PROBLEM STATEMENT: Write out the data below in full. Keep it exact.

(begin)

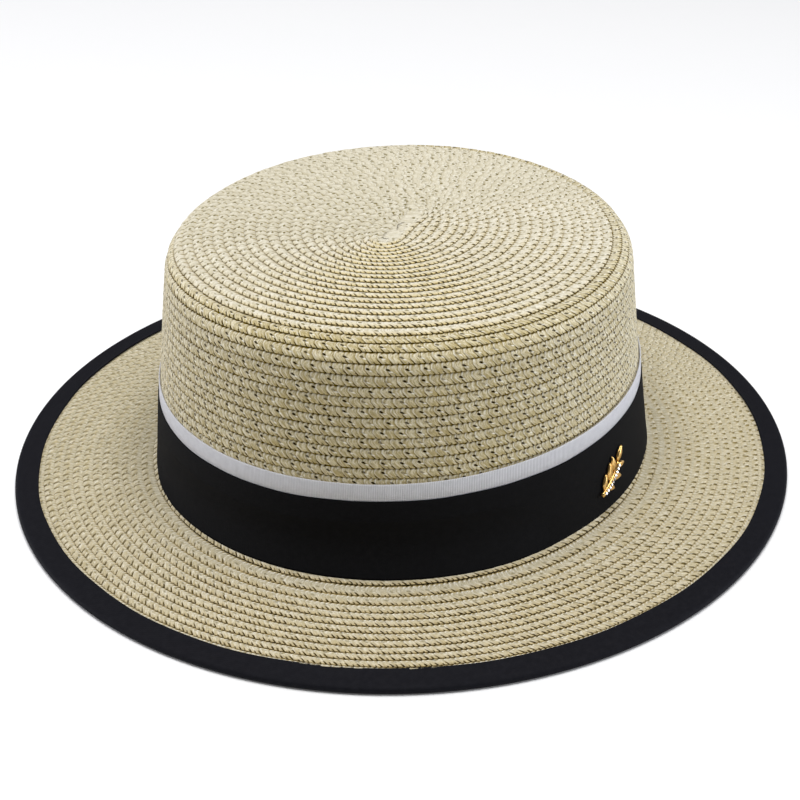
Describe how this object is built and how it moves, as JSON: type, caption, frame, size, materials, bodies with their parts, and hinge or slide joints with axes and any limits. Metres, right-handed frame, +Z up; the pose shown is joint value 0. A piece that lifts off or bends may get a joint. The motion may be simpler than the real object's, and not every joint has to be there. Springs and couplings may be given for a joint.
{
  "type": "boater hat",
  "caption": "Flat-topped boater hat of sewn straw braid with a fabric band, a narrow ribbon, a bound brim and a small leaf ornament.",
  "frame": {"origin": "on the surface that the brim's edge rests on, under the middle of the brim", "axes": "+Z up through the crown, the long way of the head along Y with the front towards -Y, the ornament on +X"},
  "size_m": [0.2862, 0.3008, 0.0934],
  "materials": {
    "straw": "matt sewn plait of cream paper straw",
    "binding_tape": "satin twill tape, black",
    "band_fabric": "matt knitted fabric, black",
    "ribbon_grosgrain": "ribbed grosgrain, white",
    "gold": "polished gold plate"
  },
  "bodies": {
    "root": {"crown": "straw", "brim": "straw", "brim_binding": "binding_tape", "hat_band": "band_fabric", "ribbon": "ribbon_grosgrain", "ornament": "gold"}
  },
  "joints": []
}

(end)

REPLY TO THE TASK:
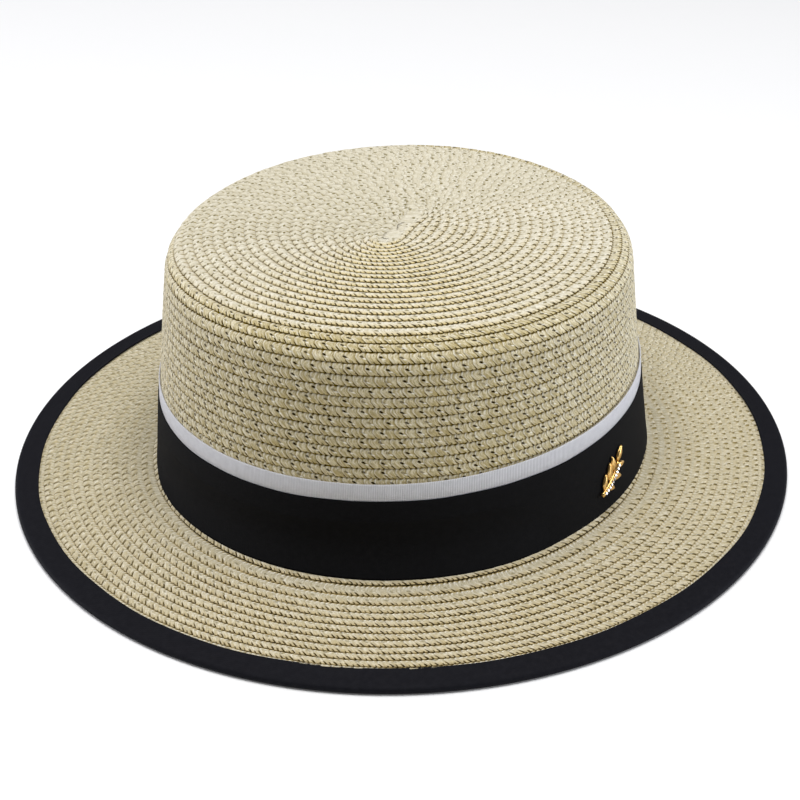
Describe how this object is built and how it moves, as JSON: type, caption, frame, size, materials, bodies with their parts, and hinge or slide joints with axes and any limits. Metres, right-handed frame, +Z up; the pose shown is joint value 0. A piece that lifts off or bends may get a joint. The motion may be simpler than the real object's, and not every joint has to be there. Springs and couplings may be given for a joint.
{
  "type": "boater hat",
  "caption": "Flat-topped boater hat of sewn straw braid with a fabric band, a narrow ribbon, a bound brim and a small leaf ornament.",
  "frame": {"origin": "on the surface that the brim's edge rests on, under the middle of the brim", "axes": "+Z up through the crown, the long way of the head along Y with the front towards -Y, the ornament on +X"},
  "size_m": [0.2862, 0.3008, 0.0934],
  "materials": {
    "straw": "matt sewn plait of cream paper straw",
    "binding_tape": "satin twill tape, black",
    "band_fabric": "matt knitted fabric, black",
    "ribbon_grosgrain": "ribbed grosgrain, white",
    "gold": "polished gold plate"
  },
  "bodies": {
    "root": {"crown": "straw", "brim": "straw", "brim_binding": "binding_tape", "hat_band": "band_fabric", "ribbon": "ribbon_grosgrain", "ornament": "gold"}
  },
  "joints": []
}